La CELAC existe. Pero no incomoda. No sanciona. No articula poder. No emite resoluciones vinculantes. No tiene sede fija. Y sobre todo no molesta a Estados Unidos.

Es la Comunidad de Estados Latinoamericanos y Caribeños. Suena bien. Suena a unidad regional, a soberanía, a integración profunda. Pero en la práctica es lo contrario. Un organismo que agrupa a 33 países de América Latina y el Caribe y que desde su creación en 2010 ha logrado mantenerse activo… sin hacer casi nada.

Cada cierto tiempo celebra cumbres. Se emiten declaraciones. Se repiten frases como autodeterminación, desarrollo sostenible o cooperación Sur-Sur. Pero la CELAC no tiene peso político real. Porque fue diseñada para eso. Para estar. No para transformar.

Fue pensada como una alternativa a la OEA y eso ya era un avance. Dejar fuera a Estados Unidos y Canadá era un gesto político potente. Pero en lugar de consolidarse como un bloque autónomo con reglas comunes, la CELAC se convirtió en una mesa demasiado grande, demasiado difusa, demasiado cómoda.

Porque cuando no hay compromisos concretos, no hay riesgo. Y cuando no hay riesgo todos se sienten seguros. Por eso hay presidentes progresistas y conservadores, gobiernos de izquierda y de derecha, todos compartiendo mesa sin cuestionamientos profundos. Un consenso artificial que evita cualquier conflicto. O cualquier verdad.
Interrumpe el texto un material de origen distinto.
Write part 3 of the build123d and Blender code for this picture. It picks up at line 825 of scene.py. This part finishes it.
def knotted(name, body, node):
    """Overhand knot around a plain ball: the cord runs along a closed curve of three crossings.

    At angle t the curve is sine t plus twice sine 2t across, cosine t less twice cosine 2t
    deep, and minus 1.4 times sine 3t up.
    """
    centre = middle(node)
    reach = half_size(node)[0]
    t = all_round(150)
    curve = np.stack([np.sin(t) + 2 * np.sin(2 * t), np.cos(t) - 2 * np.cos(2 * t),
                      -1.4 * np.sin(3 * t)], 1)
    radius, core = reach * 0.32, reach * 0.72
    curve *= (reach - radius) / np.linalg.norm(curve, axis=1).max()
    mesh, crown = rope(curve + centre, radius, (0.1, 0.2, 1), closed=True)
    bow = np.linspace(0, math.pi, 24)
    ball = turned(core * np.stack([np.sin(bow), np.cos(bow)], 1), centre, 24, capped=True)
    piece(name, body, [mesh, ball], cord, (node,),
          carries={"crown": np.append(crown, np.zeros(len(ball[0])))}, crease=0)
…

La CELAC no tiene una moneda. No tiene banca regional. No tiene mecanismos de resolución de conflictos. No tiene defensa común. No tiene control sobre recursos estratégicos. No tiene siquiera un mecanismo de presión diplomática. Es una comunidad sin poder, sin dientes, sin columna vertebral.

Y ese diseño no es casual. Fue una forma de contener la fuerza que alguna vez tuvo UNASUR. Una forma de que todos estén sentados pero nadie actúe. Que nadie quede fuera pero nadie decida nada. Que todos firmen pero que nadie cambie el mapa.

La CELAC podría haber sido otra cosa. Podría ser el germen de una soberanía compartida, una coordinación energética, una política migratoria común, una respuesta conjunta a las crisis económicas impuestas desde el Norte. Pero para eso haría falta convicción. Haría falta coraje. Haría falta desobedecer al orden que impone el Norte.

Y eso no está en la agenda.

Mientras tanto los pueblos migran, las economías se fracturan, los gobiernos se alinean con tratados que refuerzan la dependencia y las empresas trasnacionales siguen saqueando territorios, litio, biodiversidad y agua.

¿Dónde está la CELAC?

Reunida en alguna capital. Publicando comunicados. Celebrando avances retóricos. Pero sin capacidad para enfrentar el verdadero dilema: ¿vamos a construir poder propio o vamos a seguir declarándolo sin ejercerlo?

En América Latina sobran organismos y faltan decisiones. Sobra diplomacia y falta soberanía. Sobran cumbres y faltan pueblos. Y la CELAC, hoy es el símbolo más elegante de esa parálisis.

Una comunidad que no incomoda, no transforma. Y que en vez de construir poder reparte discursos.